Ariel nodded, but the fact remained that she did worry about him. She remembered apologizing for John’s behavior to the girl at the well, and telling her
I just try to clean up the mess
. It was her path, it seemed. She had tried to clean up the mess for many people, most of them guys she’d been involved with. Most all of them musicians, the messiest of the bunch. Like Neal Tapley, and before him Jess Vandergriff, who was one of the best acoustic guitarists on the East Coast but one of the worst in believing everything was either perfection or crap, nothing in between. And before him, others. After Neal had driven himself off a county road to his death, in the aftermath of one of the messiest drug scenes/breakups/breakdowns Ariel had ever tearfully and agonizingly witnessed, she had sworn off men of the music. There was not going to be any involvement with any guy in any band she was in ever again, no romance, not any little funky and innocent—mostly—fun fuelled by a few vodka shooters when she knew she ought to be drinking silver needle tea and getting the broom ready. Nothing.
And yet.
She had looked at the shape lying in the other bed last night, his shoulder and the wounded side of his face touched by the faintest iridescence of moonlight, and it had crossed her mind that if Terry was not lying on the floor in the sleeping bag she might have drawn aside her sheet, gotten up and gone to John, as silent as a spirit.

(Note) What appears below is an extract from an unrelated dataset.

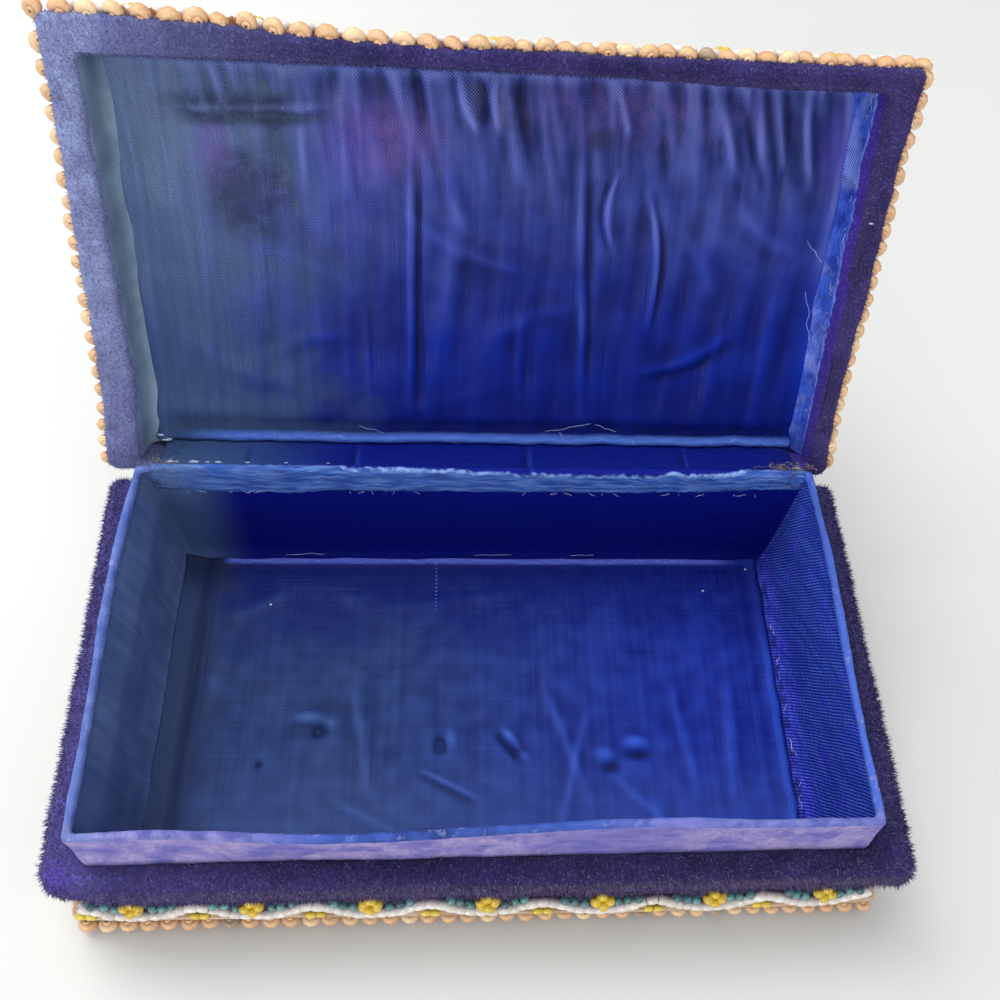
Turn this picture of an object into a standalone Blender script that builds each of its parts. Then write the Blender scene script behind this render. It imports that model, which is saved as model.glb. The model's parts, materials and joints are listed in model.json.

She might have slipped in beside him, and gently touched his forehead as if to draw from it the fever of his pain. She would bear that for him, if he would let her. She would ease the trouble in his bones and smooth the worry from his mind. She would take the fire of his anger in her hands, and make of it a candle.
He had so much potential. He was so very good, in so many ways, without knowing he was. She thought maybe that was a great part of why she admired him so much; he didn’t strut or brag, he just
did
. She wished she had a few embers of his flame, to heat up the sometimes too-cool hallways of her own house. She knew he could be abrasive, he could be childish, he could throw his tantrums and say things his mouth wished seconds later had never tumbled out. He could be terribly human, is what he could be. Human, cranked up to eleven. But she wished she had his ability to go full-throttle, to open up his engines and let the roar of life thunder out. If he made a mistake, the same kind of mistake that would have paralyzed her with the fear she might commit it again, he kicked it aside like an old sack full of ashes. He just kept going forward, even if he didn’t know exactly where he was going. To be honest, sometimes he played his guitar like that, too. But his passion and energy always made up for his lack of direction. At least, in her opinion.
She had asked herself if she was falling in love with him.
Love
. That was not a word used by members of a gigging band for each other, unless it was in the concept of
I love my brother
or
I love my sister
or
I love my whole dysfunctional road-crazed family
. She wasn’t sure, but she did feel for him—what would be the word used in those old Victorian novels by the Brontë sisters that she liked to read in school?—oh, yes….‘stirrings’.
But only stirrings, because she had tried—and failed, mostly—to clean up so many messes, and her own heartbreak was not a mess she was eager to tackle, her own weeping side of three o’clock had come and gone so many mornings when John had left a club with one or two girls laughing and rubbing themselves all over him, but that was the Nomad part of John, the persona, and she had tried very hard and so far successfully to sing and play ‘This Song Is A Snake’ with no hint of a hiss.
Anyway, there was not going to be any involvement with any guy in any band she was ever in again. No romance. No little funky fun.